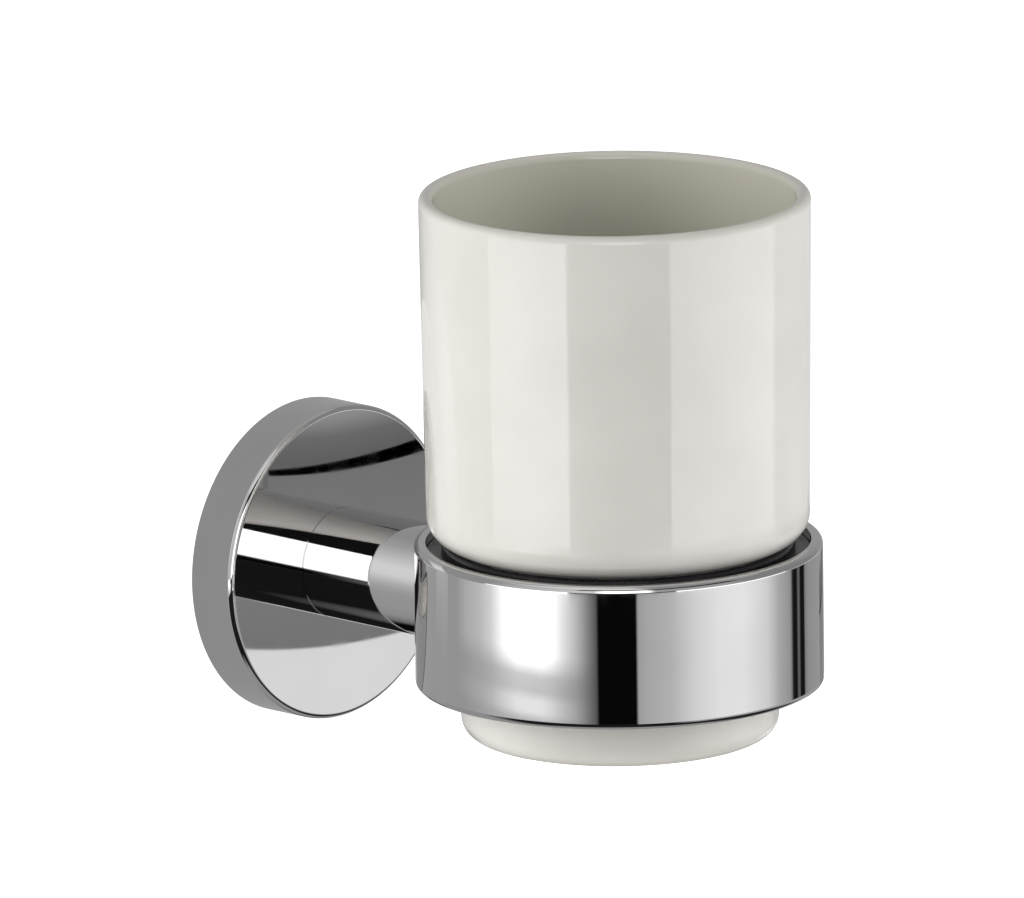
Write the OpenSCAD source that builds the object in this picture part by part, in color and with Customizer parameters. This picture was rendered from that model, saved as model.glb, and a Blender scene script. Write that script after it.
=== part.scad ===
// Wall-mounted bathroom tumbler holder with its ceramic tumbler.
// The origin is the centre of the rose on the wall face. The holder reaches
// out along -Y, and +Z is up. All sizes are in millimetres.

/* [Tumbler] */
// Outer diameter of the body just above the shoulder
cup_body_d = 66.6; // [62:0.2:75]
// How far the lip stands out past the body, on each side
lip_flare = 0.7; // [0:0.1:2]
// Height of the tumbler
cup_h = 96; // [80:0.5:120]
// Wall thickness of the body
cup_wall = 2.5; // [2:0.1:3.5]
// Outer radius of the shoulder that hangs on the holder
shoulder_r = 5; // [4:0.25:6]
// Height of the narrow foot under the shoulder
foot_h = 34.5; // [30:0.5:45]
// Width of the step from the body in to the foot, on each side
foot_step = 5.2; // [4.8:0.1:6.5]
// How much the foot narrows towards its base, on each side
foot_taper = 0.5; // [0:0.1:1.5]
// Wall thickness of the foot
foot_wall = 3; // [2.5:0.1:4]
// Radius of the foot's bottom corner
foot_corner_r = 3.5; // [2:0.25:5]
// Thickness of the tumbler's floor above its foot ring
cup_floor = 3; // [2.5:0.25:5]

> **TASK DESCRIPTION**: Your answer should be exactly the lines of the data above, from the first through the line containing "are in millimetres.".

> **TASK OUTPUT**:
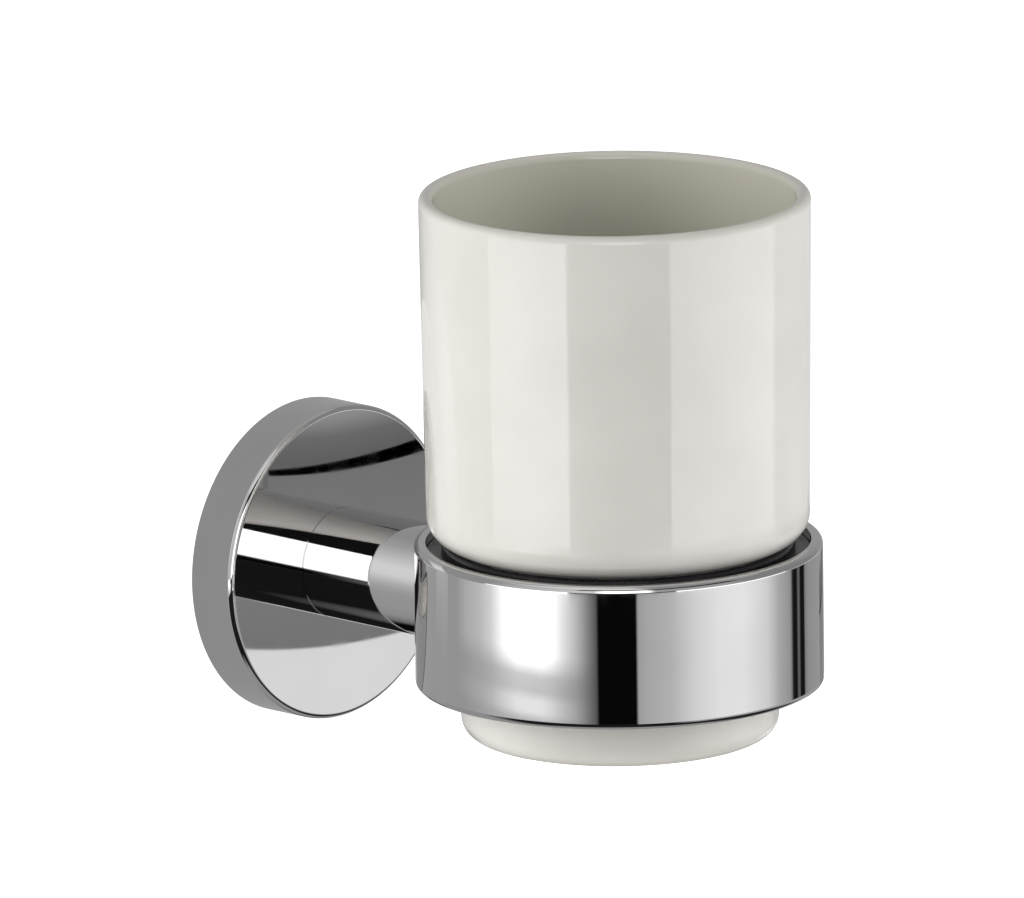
Write the OpenSCAD source that builds the object in this picture part by part, in color and with Customizer parameters. This picture was rendered from that model, saved as model.glb, and a Blender scene script. Write that script after it.
=== part.scad ===
// Wall-mounted bathroom tumbler holder with its ceramic tumbler.
// The origin is the centre of the rose on the wall face. The holder reaches
// out along -Y, and +Z is up. All sizes are in millimetres.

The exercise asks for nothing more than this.